Moskau ist nicht nur Waffenlieferant des Regimes in Damaskus, es hat auch massive Energieinteressen. Verträge über Erdgaslieferanlagen wurden unterzeichnet. Hinzu kommt: Die russische Regierung ist auf den Nahost-Kurs mancher westlichen Staaten ohnehin nicht gut zu sprechen. Seit Monaten sieht sie das Vorgehen der Nato in Libyen kritisch und wirft den daran beteiligten westlichen Staaten vor, mit immer schärferen militärischen Mitteln vorzugehen. Zuletzt kritisierte Moskau den Einsatz von Kampfhubschraubern und sieht darin eine Vorstufe zu einem möglichen Einsatz von Bodentruppen, der durch die Uno-Resolution zu Libyen nicht gedeckt wäre.

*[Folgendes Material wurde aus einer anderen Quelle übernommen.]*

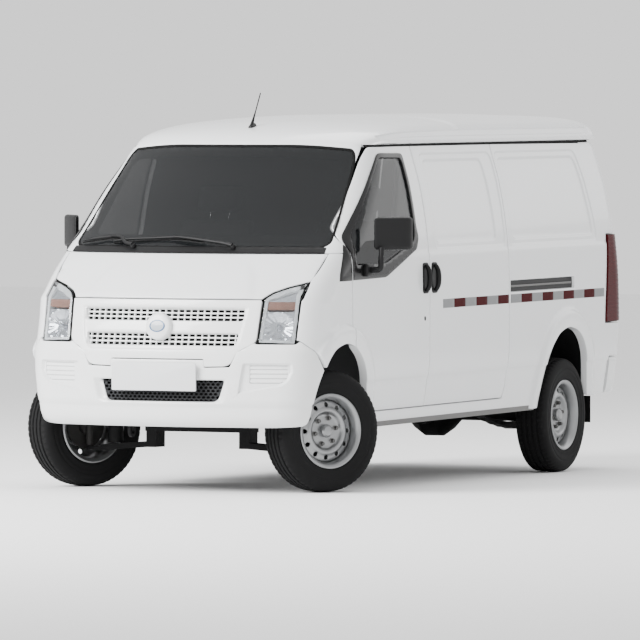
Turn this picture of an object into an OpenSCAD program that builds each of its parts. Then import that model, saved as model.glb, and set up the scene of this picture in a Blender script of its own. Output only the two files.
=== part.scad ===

Washington unterstützt zwar die angestrebte Initiative der vier Europäer im Sicherheitsrat und hat im Falle Syriens die seit Jahren bestehenden eigenen Sanktionen noch einmal verschärft. So wurden Konten von Assad und sechs Mitgliedern seines Regimes eingefroren. Doch wirkt das Verhalten der Regierung von Barack Obama bislang eher halbherzig, wie anfangs in Libyen. Die militärische Sperrung des dortigen Luftkorridors war vor allem auf Druck von Frankreichs Staatspräsident Nicolas Sarkozy erfolgt, mit Unterstützung der Briten, ganz zuletzt sprang Washington auf.
Immerhin: Auch die EU-Staaten haben sich zu konkreten Maßnahmen bereitgefunden. Gegen den syrischen Präsident und weitere 22 Vertreter wurden Einreiseverbote und die Sperrung von Konten verhängt.
Westerwelle für Sanktionen
Erst am Wochenende hat Außenminister Guido Westerwelle zusammen mit Entwicklungsminister Dirk Niebel (beide FDP) den Rebellenrat in Bengasi besucht und dort ein deutsches Verbindungsbüro eröffnet. Westerwelle bekräftigte anschließend noch einmal seine Haltung, politische und nicht militärische Lösungen zu suchen. "Es bleibt bei der deutschen Außenpolitik, bei der Kultur der militärischen Zurückhaltung", sagte er am Dienstag im ZDF. Ebenso wie im Falle Syrien: "Sanktionspolitik, ökonomische Isolierung des Regimes Assads, Reisebeschränkungen, Vermögenseinfrierungen, international gemeinsames Vorgehen - das ist es, was jetzt angebracht ist", so Westerwelle im ZDF.
In Berlin würde man sich die Verabschiedung der Uno-Resolution zu Syrien, die keine Sanktionen enthält, so schnell wie möglich wünschen. Doch will die Bundesregierung in New York auch keine Bauchlandung erleben. So wird denn jeden Tag die Lage in Syrien neu bewertet. Berlin setzt darauf, dass auch die bislang uneinsichtigen Länder im Sicherheitsrat ihre Haltung überdenken. Auf den richtigen Zeitpunkt komme es an, heißt es. Das schlimmste Szenario will man vermeiden: dass der Entwurf der vier europäischen Länder am Ende im Uno-Sicherheitsrat von Russland und China durch ein Veto zu Fall gebracht wird. Und daraus das Regime Assads einen Propagandaerfolg macht.